Following my departure from Heimaey at the end of the trip, I spent three days in Reykjavik, a city which I have got to know now very well indeed - time was spent at the geothermal beach, at the city's swimming pools, visiting the various museums and shopping for books and DVD's among other things, to bring back home. I also went to see the famous Geysir and Gulfoss waterfall, and of course Thingvellir National Park - no visit to Iceland would vbe complete without spending at least half a day here. The trip was rounded off by a visit to the Blue Lagoon, whose relaxng waters I cold spend hours in, before heading back to the airport at Keflavik and back home.

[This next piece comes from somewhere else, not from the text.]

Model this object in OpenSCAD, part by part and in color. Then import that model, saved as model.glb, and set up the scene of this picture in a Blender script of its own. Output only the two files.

It feels strange to think that just 2 days ago I was sitting on that aircraft among a large group of noisy students waiting for take off, and 3 days ago I was on the bus somewhere between Geysir and Skalholt on my way to look at the ancient and very important church.

This holiday represented so many things to me - not only a break from work, but also from Lundy, and the opportuinity to prove to myself that I can still do many of the things that I used to enjoy so much. It was a chance to get that old confidence back, to get out in the open air meeting new people and doing new things, pushing through those barriers of fear and uncertainty, barriers which have now been removed.